--- Material provided ---

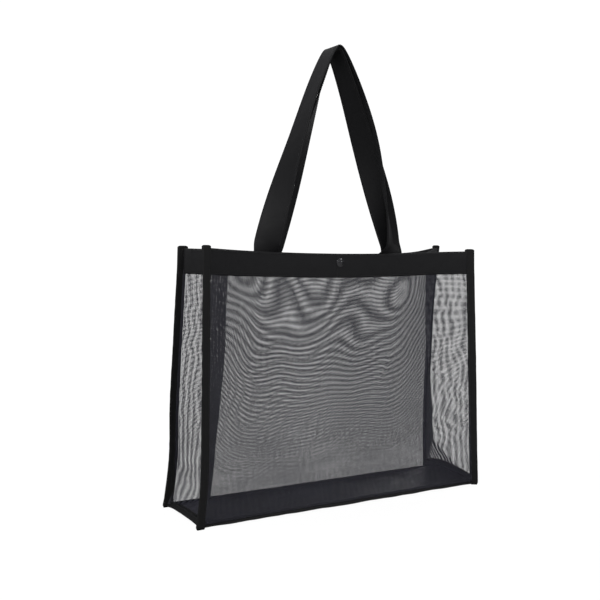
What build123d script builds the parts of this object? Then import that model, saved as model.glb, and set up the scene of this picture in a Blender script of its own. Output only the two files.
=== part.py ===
from build123d import *
import os
from math import cos, pi

# Mesh beach bag: a soft tote with see-through mesh walls, fabric top bands, tape-bound seams,
# two carrying straps and a press stud that closes the mouth.
#
# Millimetres. X is the width, -Y is the front and +Z is up. The origin is the middle of the
# base, on the floor. The bag is drawn closed: the press stud holds the middles of the front and
# back walls together, both end gussets fold inwards and the handles stand up over the mouth.

# ---- driving dimensions ----
bottom_half_width = 225.0    # seam to middle, at the floor
rim_half_width = 214.0       # seam to middle, at the rim
bottom_half_depth = 62.0
rim_half_depth = 42.0
rim_height = 350.0
band_height = 33.0           # fabric hem round the mouth
gusset_rim_fold = 51.0       # how far the gusset's middle is folded in, at the rim
gusset_foot_fold = 40.0      # and where the fold begins to run out towards the base
fold_foot_height = 50.0

mesh_thickness = 1.2
band_thickness = 2.4
base_thickness = 2.0
seam_gap = 0.5               # room left between neighbouring soft pieces

tape_width = 11.0            # binding tape, folded over each seam
tape_thickness = 2.4
tape_rise = 7.0              # folded end of the corner tape above the rim
tape_foot_height = 9.0       # binding round the base

mouth_gap = 6.0              # between the two bands where the mouth is closed
pinch_half_width = 112.0     # the mouth is closed from the middle out to here
pinch_shape = 1.6            # how quickly the walls part beyond that
mouth_bow = 7.0              # the closed mouth bows forward by this at the press stud
bow_half_width = 80.0

strap_width = 38.0
strap_thickness = 2.2
strap_gap = 1.0              # between the two handles where they stand side by side
strap_centre = 104.0         # from the middle to a strap's centre line, at the rim
strap_start = 1.5            # free strap starts this far above the rim
strap_end_length = 28.0      # sewn down inside the band
handle_top = 637.0
handle_top_depth = 48.0      # outer tip to inner tip of the peak
front_bulge = 1.65           # the front handle's legs bow out, the back handle's are straighter
back_bulge = 1.05
back_handle_drop = 4.0       # the back handle nests just below the front one

snap_x = 4.0
snap_height = 335.0
cap_radius = 6.25            # line-20 press stud
cap_height = 2.2
stem_radius = 2.0
stem_clearance = 0.2
plate_clearance = 0.15       # under the press stud's plates, which press into the fabric
socket_radius = 6.0
socket_depth = 2.3
socket_floor = 0.6
cavity_radius = 3.7
stud_radius = 3.3
stud_base = 1.0
stud_length = 3.6
post_radius = 5.5
post_height = 1.3

wall_steps = 24              # curve points across a wall
leg_steps = 8                # curve points up a handle leg

FRONT = -1
BACK = 1
LEFT = -1
RIGHT = 1


# ---- the bag's shape as formulas ----
def half_width(z):
    """Distance from the middle to the side seams at height z."""
    return bottom_half_width + (rim_half_width - bottom_half_width) * z / rim_height


def half_depth(z):
    """Distance from the middle to the corner seams at height z."""
    return bottom_half_depth + (rim_half_depth - bottom_half_depth) * z / rim_height


def wall_y(x, z, side):
    """Middle surface of the front or back wall: straight at the floor, and pinched in towards
    the band, where the middle of the wall stands upright against its partner."""
    rise = min(1.0, z / (rim_height - band_height))
    beyond = max(0.0, abs(x) - pinch_half_width) / (half_width(z) - pinch_half_width)
    pinch = rise * (1.0 - min(1.0, beyond) ** pinch_shape)
    closed = mouth_gap / 2 + band_thickness / 2
    bow = 0.0
    if abs(x - snap_x) < bow_half_width:
        bow = mouth_bow * cos(pi * (x - snap_x) / (2 * bow_half_width)) ** 2
    return side * (half_depth(z) * (1.0 - pinch) + closed * pinch) - rise * bow


# ---- solids between two outlines ----
def wall_outline(side, z, thickness):
    """Closed outline of a wall at height z: two curves with a thickness between them."""
    reach = half_width(z) - tape_width / 2 - seam_gap
    across = [reach * (2 * i / wall_steps - 1) for i in range(wall_steps + 1)]
    outer = [Vector(x, wall_y(x, z, side) + side * thickness / 2, z) for x in across]
    inner = [Vector(x, wall_y(x, z, side) - side * thickness / 2, z) for x in across]
    return Wire([
        Edge.make_spline(outer),
        Edge.make_line(outer[-1], inner[-1]),
        Edge.make_spline(inner[::-1]),
        Edge.make_line(inner[0], outer[0]),
    ])


def wall_sheet(side, z_low, z_high, thickness):
    """Part of the front or back wall between two heights."""
    low = wall_outline(side, z_low, thickness)
    high = wall_outline(side, z_high, thickness)
    return Solid.make_loft([low, high], ruled=True)


def gusset_fold(z):
    """How far the middle of a gusset is folded in at height z. The fold runs out at the floor."""
    if z < fold_foot_height:
        return gusset_foot_fold * z / fold_foot_height
    rise = (z - fold_foot_height) / (rim_height - fold_foot_height)
    return gusset_foot_fold + (gusset_rim_fold - gusset_foot_fold) * rise


def gusset_outline(side, z, thickness):
    """Closed V outline of an end gusset at height z, folded towards the middle of the bag."""
    corner_x = half_width(z)
    fold_x = corner_x - gusset_fold(z)
    reach = half_depth(z) - tape_thickness / 2 - band_thickness / 2 - seam_gap
    points = [
        (side * corner_x, -reach, z),
        (side * fold_x, 0, z),
        (side * corner_x, reach, z),
        (side * (corner_x + thickness), reach, z),
        (side * (fold_x + thickness), 0, z),
        (side * (corner_x + thickness), -reach, z),
    ]
    return Wire.make_polygon(points, close=True)


def gusset_sheet(side, heights, thickness):
    """Part of an end gusset, straight from each height to the next."""
    outlines = [gusset_outline(side, z, thickness) for z in heights]
    return Solid.make_loft(outlines, ruled=True)


def rectangle_outline(x, y, z, size_x, size_y):
    """Rectangle centred on (x, y) at height z."""
    corners = [(-1, -1), (1, -1), (1, 1), (-1, 1)]
    points = [(x + i * size_x / 2, y + j * size_y / 2, z) for i, j in corners]
    return Wire.make_polygon(points, close=True)


def cylinder_along_y(radius, y_start, y_end):
    """Cylinder on the press stud's axis between two depths."""
    length = abs(y_end - y_start)
    middle = (y_start + y_end) / 2
    return Pos(snap_x, middle, snap_height) * Rot(90, 0, 0) * Cylinder(radius, length)


# ---- walls, gussets and base ----
def mesh_wall(side):
    """See-through wall from the base binding up to the band."""
    return wall_sheet(
        side, tape_foot_height + seam_gap, rim_height - band_height - seam_gap, mesh_thickness
    )


def top_band(side):
    """Fabric hem along the rim of the front or back wall, pierced for the press stud."""
    band = wall_sheet(side, rim_height - band_height, rim_height, band_thickness)
    middle = wall_y(snap_x, snap_height, side)
    hole = cylinder_along_y(
        stem_radius + stem_clearance, middle - 2 * band_thickness, middle + 2 * band_thickness
    )
    return band - hole


def mesh_gusset(side):
    """See-through end gusset with its inward fold."""
    heights = [
        tape_foot_height + seam_gap, fold_foot_height, rim_height - band_height - seam_gap
    ]
    return gusset_sheet(side, heights, mesh_thickness)


def gusset_band(side):
    """Fabric hem along the rim of an end gusset."""
    return gusset_sheet(side, [rim_height - band_height, rim_height], band_thickness)


def corner_tape(side_x, side_y):
    """Binding down one vertical seam, with a thicker folded end just above the rim."""
    foot = rectangle_outline(
        side_x * half_width(0), side_y * half_depth(0), 0, tape_width, tape_thickness
    )
    top = rectangle_outline(
        side_x * half_width(rim_height), side_y * half_depth(rim_height),
        rim_height, tape_width, tape_thickness,
    )
    tape = Solid.make_loft([foot, top], ruled=True)
    folded_end = Pos(
        side_x * half_width(rim_height), side_y * half_depth(rim_height),
        rim_height + tape_rise / 2,
    ) * Box(tape_width, tape_thickness, tape_rise)
    return tape + folded_end


def base_panel():
    """Plain fabric sheet that the bag stands on."""
    length = 2 * (bottom_half_width - tape_thickness / 2 - seam_gap)
    depth = 2 * (bottom_half_depth - tape_thickness / 2 - seam_gap)
    return Pos(0, 0, base_thickness / 2) * Box(length, depth, base_thickness)


def long_base_tape(side):
    """Binding along the front or back edge of the base."""
    length = 2 * (bottom_half_width - tape_width / 2 - 2 * seam_gap)
    place = Pos(0, side * bottom_half_depth, tape_foot_height / 2)
    return place * Box(length, tape_thickness, tape_foot_height)


def short_base_tape(side):
    """Binding along the left or right edge of the base."""
    length = 2 * (half_depth(tape_foot_height) - tape_thickness / 2 - seam_gap)
    place = Pos(side * bottom_half_width, 0, tape_foot_height / 2)
    return place * Box(tape_thickness, length, tape_foot_height)


# ---- handles ----
def leg_edge(side_x, foot_x, top_z, bulge):
    """One edge of a handle leg, from the rim up to the peak in the middle."""
    start = rim_height + strap_start
    shares = [i / leg_steps for i in range(leg_steps + 1)]
    points = [
        Vector(side_x * foot_x * (1 - s ** bulge), 0, start + (top_z - start) * s)
        for s in shares
    ]
    return Edge.make_spline(points)


def handle(side_y, top_z, bulge):
    """Free loop of a handle: a flat strap rising from both bases to a peak."""
    outer_foot = strap_centre + strap_width / 2
    inner_foot = strap_centre - strap_width / 2
    outer_left = leg_edge(LEFT, outer_foot, top_z, bulge)
    outer_right = leg_edge(RIGHT, outer_foot, top_z, bulge)
    inner_left = leg_edge(LEFT, inner_foot, top_z - handle_top_depth, bulge)
    inner_right = leg_edge(RIGHT, inner_foot, top_z - handle_top_depth, bulge)
    outline = Wire([
        outer_left,
        outer_right,
        Edge.make_line(outer_right @ 0, inner_right @ 0),
        inner_right,
        inner_left,
        Edge.make_line(inner_left @ 0, outer_left @ 0),
    ])
    near_face = side_y * strap_gap / 2
    strap = extrude(Face(outline), amount=strap_thickness, dir=(0, side_y, 0))
    return Pos(0, near_face, 0) * strap


def handle_ends(side_y):
    """The two ends of a handle, sewn flat against the inside of the band."""
    y = side_y * (strap_gap + strap_thickness) / 2
    z = rim_height - strap_end_length / 2
    end = Box(strap_width, strap_thickness, strap_end_length)
    return Compound(children=[Pos(x, y, z) * end for x in (-strap_centre, strap_centre)])


# ---- press stud ----
def snap_cap():
    """Domed cap on the front band with the stem that passes through the band and the socket."""
    middle = wall_y(snap_x, snap_height, FRONT)
    outer_face = middle - band_thickness / 2 - plate_clearance
    inner_face = middle + band_thickness / 2 + plate_clearance
    plate = cylinder_along_y(cap_radius, outer_face, outer_face - cap_height)
    front_rim = plate.edges().group_by(Axis.Y)[0]
    plate = fillet(front_rim, cap_height * 0.8)
    stem = cylinder_along_y(stem_radius, outer_face, inner_face + socket_floor)
    return plate + stem


def snap_socket():
    """Cup behind the front band that grips the stud."""
    face = wall_y(snap_x, snap_height, FRONT) + band_thickness / 2 + plate_clearance
    cup = cylinder_along_y(socket_radius, face, face + socket_depth)
    cavity = cylinder_along_y(cavity_radius, face + socket_floor, face + socket_depth)
    stem_hole = cylinder_along_y(stem_radius + stem_clearance, face, face + socket_depth)
    return cup - cavity - stem_hole


def snap_stud():
    """Knob on the inside of the back band that presses into the socket."""
    face = wall_y(snap_x, snap_height, BACK) - band_thickness / 2 - plate_clearance
    base = cylinder_along_y(socket_radius, face, face - stud_base)
    knob = cylinder_along_y(stud_radius, face, face - stud_base - stud_length)
    stem_hole = cylinder_along_y(stem_radius + stem_clearance, face, face - stud_base)
    return base + knob - stem_hole


def snap_post():
    """Flat rivet head outside the back band with the stem that holds the stud."""
    middle = wall_y(snap_x, snap_height, BACK)
    outer_face = middle + band_thickness / 2 + plate_clearance
    inner_face = middle - band_thickness / 2 - plate_clearance
    head = cylinder_along_y(post_radius, outer_face, outer_face + post_height)
    stem = cylinder_along_y(stem_radius, outer_face, inner_face - stud_base + stem_clearance)
    return head + stem


# ---- every piece, by name ----
pieces = {
    "base_panel": base_panel(),
    "front_mesh_wall": mesh_wall(FRONT),
    "back_mesh_wall": mesh_wall(BACK),
    "left_mesh_gusset": mesh_gusset(LEFT),
    "right_mesh_gusset": mesh_gusset(RIGHT),
    "front_top_band": top_band(FRONT),
    "back_top_band": top_band(BACK),
    "left_gusset_band": gusset_band(LEFT),
    "right_gusset_band": gusset_band(RIGHT),
    "front_left_corner_tape": corner_tape(LEFT, FRONT),
    "front_right_corner_tape": corner_tape(RIGHT, FRONT),
    "back_left_corner_tape": corner_tape(LEFT, BACK),
    "back_right_corner_tape": corner_tape(RIGHT, BACK),
    "front_base_tape": long_base_tape(FRONT),
    "back_base_tape": long_base_tape(BACK),
    "left_base_tape": short_base_tape(LEFT),
    "right_base_tape": short_base_tape(RIGHT),
    "front_handle": handle(FRONT, handle_top, front_bulge),
    "back_handle": handle(BACK, handle_top - back_handle_drop, back_bulge),
    "front_handle_ends": handle_ends(FRONT),
    "back_handle_ends": handle_ends(BACK),
    "snap_cap": snap_cap(),
    "snap_socket": snap_socket(),
    "snap_stud": snap_stud(),
    "snap_post": snap_post(),
}

os.makedirs("parts", exist_ok=True)
for name, piece in pieces.items():
    export_step(piece, os.path.join("parts", name + ".step"))
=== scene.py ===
# Looks of a mesh beach bag: net walls, fabric bands, bound seams, stitched straps and a press stud,
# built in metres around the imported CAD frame. +Z is up and -Y is the front.
import math

import bpy
import numpy as np
from mathutils import Matrix, Vector, noise


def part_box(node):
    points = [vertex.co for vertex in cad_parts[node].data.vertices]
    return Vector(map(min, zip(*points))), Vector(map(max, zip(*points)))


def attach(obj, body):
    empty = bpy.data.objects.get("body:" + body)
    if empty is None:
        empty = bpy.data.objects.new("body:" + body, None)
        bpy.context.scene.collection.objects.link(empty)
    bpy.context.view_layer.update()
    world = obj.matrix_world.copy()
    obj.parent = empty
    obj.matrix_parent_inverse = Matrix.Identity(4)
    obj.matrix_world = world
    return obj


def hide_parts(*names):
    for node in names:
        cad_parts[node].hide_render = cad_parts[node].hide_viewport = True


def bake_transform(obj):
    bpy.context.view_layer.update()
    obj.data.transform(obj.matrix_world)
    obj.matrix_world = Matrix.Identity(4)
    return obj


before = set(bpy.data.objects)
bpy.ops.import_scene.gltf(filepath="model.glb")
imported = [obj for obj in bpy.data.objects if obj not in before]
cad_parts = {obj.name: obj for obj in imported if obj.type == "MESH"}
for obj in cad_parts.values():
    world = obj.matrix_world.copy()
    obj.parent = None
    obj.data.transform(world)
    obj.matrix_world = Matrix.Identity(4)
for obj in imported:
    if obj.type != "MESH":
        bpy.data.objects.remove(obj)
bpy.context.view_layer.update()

# ---- sizes read from the frame ----
tape_low, tape_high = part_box("front_left_corner_tape")
band_low, band_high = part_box("front_top_band")
foot_low, foot_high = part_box("front_base_tape")
snap_low, snap_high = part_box("snap_cap")
end_low, end_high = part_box("front_handle_ends")
loop_low, loop_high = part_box("front_handle")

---

◆ **Directions for this task**: Looking at the material above, please copy exactly every line from its first line through the line containing "# back walls", with both ends included and nothing else.

◆ **Solution to the exercise**:
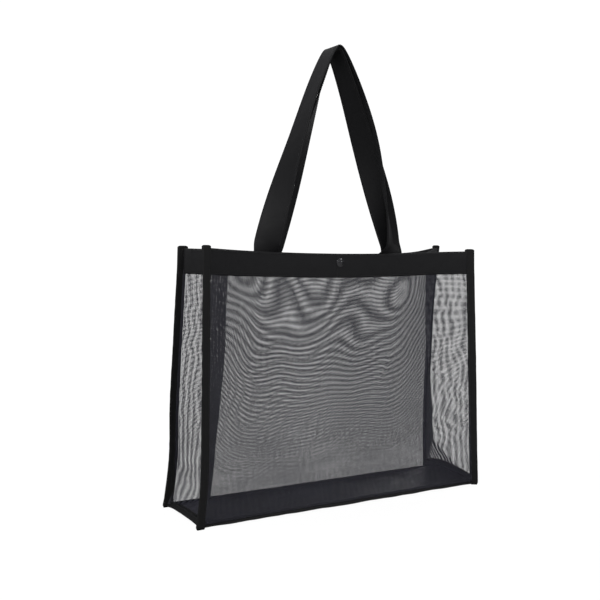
What build123d script builds the parts of this object? Then import that model, saved as model.glb, and set up the scene of this picture in a Blender script of its own. Output only the two files.
=== part.py ===
from build123d import *
import os
from math import cos, pi

# Mesh beach bag: a soft tote with see-through mesh walls, fabric top bands, tape-bound seams,
# two carrying straps and a press stud that closes the mouth.
#
# Millimetres. X is the width, -Y is the front and +Z is up. The origin is the middle of the
# base, on the floor. The bag is drawn closed: the press stud holds the middles of the front and
# back walls together, both end gussets fold inwards and the handles stand up over the mouth.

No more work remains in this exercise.